A Dolor y gloria, en la línea de Mujeres al borde de un ataque de nervios, Todo sobre mi madre y Volver, le tocó salir triunfadora tras un inicio muy repartido: los galardones a mejor director y mejor película (guion, música y montaje habían caído al principio) certificaron el eterno retorno del cineasta clave de los últimos treinta años de nuestro cine, con el guiño a una de sus chicas Almodóvar, Julieta Serrano, y una reivindicación, al fin, de sus personajes masculinos, tras el cantado premio a Antonio Banderas en su Málaga natal. Toda la gloria para Almodóvar, analgésico de felicidad para el dolor.

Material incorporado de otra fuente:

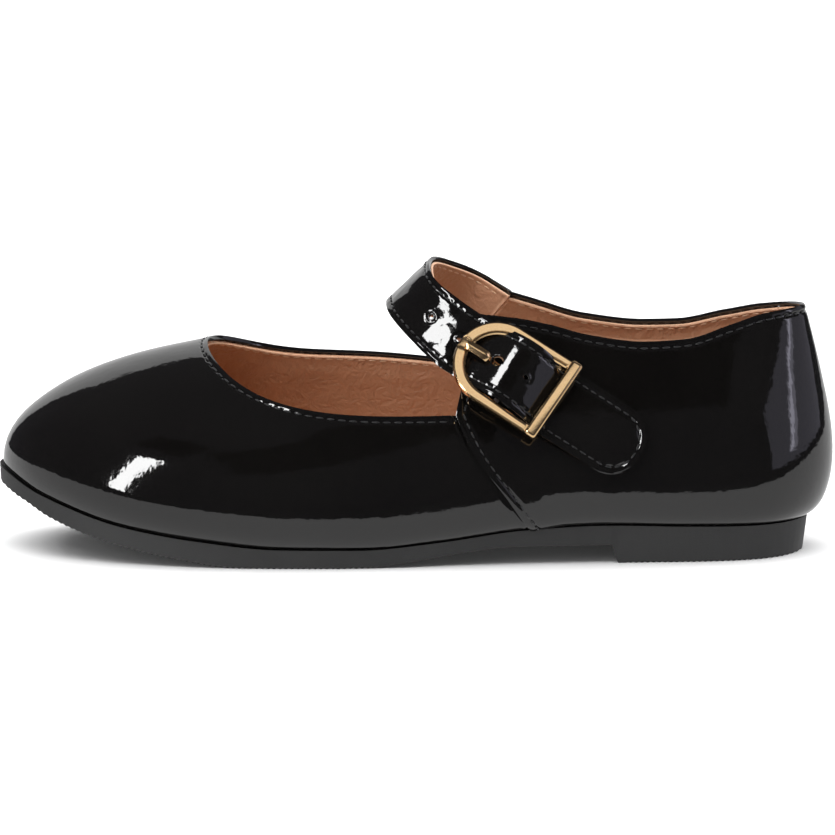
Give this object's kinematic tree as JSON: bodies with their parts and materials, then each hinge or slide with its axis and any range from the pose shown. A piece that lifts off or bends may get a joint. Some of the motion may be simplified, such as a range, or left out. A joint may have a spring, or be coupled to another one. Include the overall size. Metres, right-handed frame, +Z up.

Demasiado rival para Alejandro Amenábar, quien logró 5 dignos premios (casi todos de ambientación y el Millán-Astray de Eduard Fernández) para su Mientras dure la Guerra, filme para el que reivindicó una suerte de reconciliación que tuvo respuesta en la monotonía de las reivindicaciones políticas de la noche. La presencia de Pedro Sánchez, entre otros políticos, unida a la crispación mediática, anunciaban emociones que no tuvieron eco: algo muy light, de los habituales recordatorios feministas, multiculturales y la normalizada presencia de idiomas peninsulares a las apelaciones antifascistas. Hasta a Almodóvar le quedó blandita su apelación al presidente (Si a usted le va bien, nos irá bien a todos, le dijo sin mucho repensarlo), toda la noche con su cara de pose. Todo muy ordenadito, como lo fue el reparto de premios: las otras dos películas con historias de posguerra, Intemperie (el retorno de Benito Zambrano, mejor guion adaptado) y La trinchera infinita (Belén Cuesta, mejor actriz), se llevaron dos premios cada una.

La alegría cinéfila, el hecho diferencial de la noche, fue para O que arde, el pequeño pero contundente filme de Oliver Laxe, que no sólo puso la guinda entrañable con el premio revelación femenino a la octogenaria Benedicta Sánchez (Enric Auger, esa fuerza de la naturaleza de Quien a hierro mata, lo fue en categoría masculina) sino que rindió justicia poética a un cine ausente de estos premios, con la fotografía del premiado Mauro Herce, el único capaz de recordar que las buenas películas están por encima de las personas que las hacen, mientras todos descubríamos, atónitos, que los espectadores de la gala de los Goya 2020 estaban muy por encima de los que la estaban protagonizando. Cansancio, rutina, poca imaginación en escena. La huida con el culo al aire de Silvia Abril y Andreu Buenafuente nos señala el camino.